For all the publicity that Malama Maunalua has received for its good works, Land Board member Keone Downing is not only unimpressed, he’s adamant that the non-profit is the wrong group to receive nearly $100,000 in funds to help bring the community together.

“Malama Maunalua has been a bad neighbor to the community groups in Maunalua Bay. It’s real hard for me to give them money for this when they’ve not wanted to sit down with community groups, to the point they formed a group called Imua Maunalua for this task,” he said at the Land Board’s April 8 meeting.

“The community was already frustrated with them because they never signed on to what a lot of things the community wanted to do,” he said. “We’re going to give them $95,000 to try to bring the community together. From their past record, they’re gonna fail.”

The state Legislature appropriated the funds last year to: 1) develop and implement a community-based, partner-supported bay-wide management plan; 2) conduct large-scale marine restoration community events, such as invasive algae removals; and 3) “foster the next generation of marine stewards by providing internship and career opportunities,” a report by the DLNR Division of Aquatic Resources states.

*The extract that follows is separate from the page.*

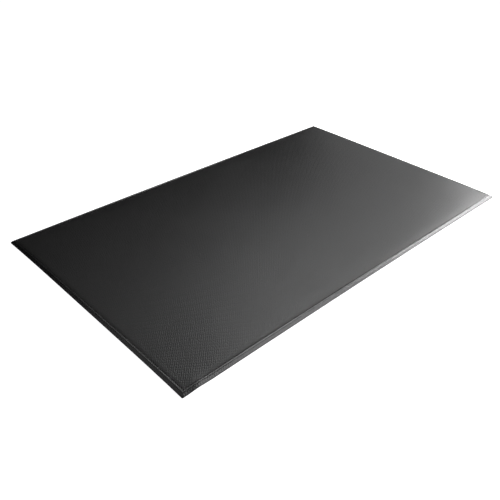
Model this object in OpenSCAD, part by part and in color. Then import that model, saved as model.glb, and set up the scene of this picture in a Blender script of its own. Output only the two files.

Despite Downing’s misgivings, Land Board chair Suzanne Case supported the grant, noting that she has worked in several capacities with Malama Maunalua and the Great Huki, referring to the massive invasive algae cleanups organized in part by her former employer, The Nature Conservancy of Hawai`i.

“What needs to happen is broad collaborative planning,” she said. “A number of groups would like to do that but don’t seem to get everybody under the same tent.”

“Do you think it’s worth it to give them $95,000 for them to be the lead?” Downing asked.

Case responded that the Legislature makes its own determinations on what projects to fund. “The agencies don’t have a say in grants-in-aid. … From a staff perspective, it’s not discretionary. What we’re approving is a contract.”

She added, “I’d like to enlist your help in the conversations.”

In the end, the board approved the grant, with Downing the sole dissenter.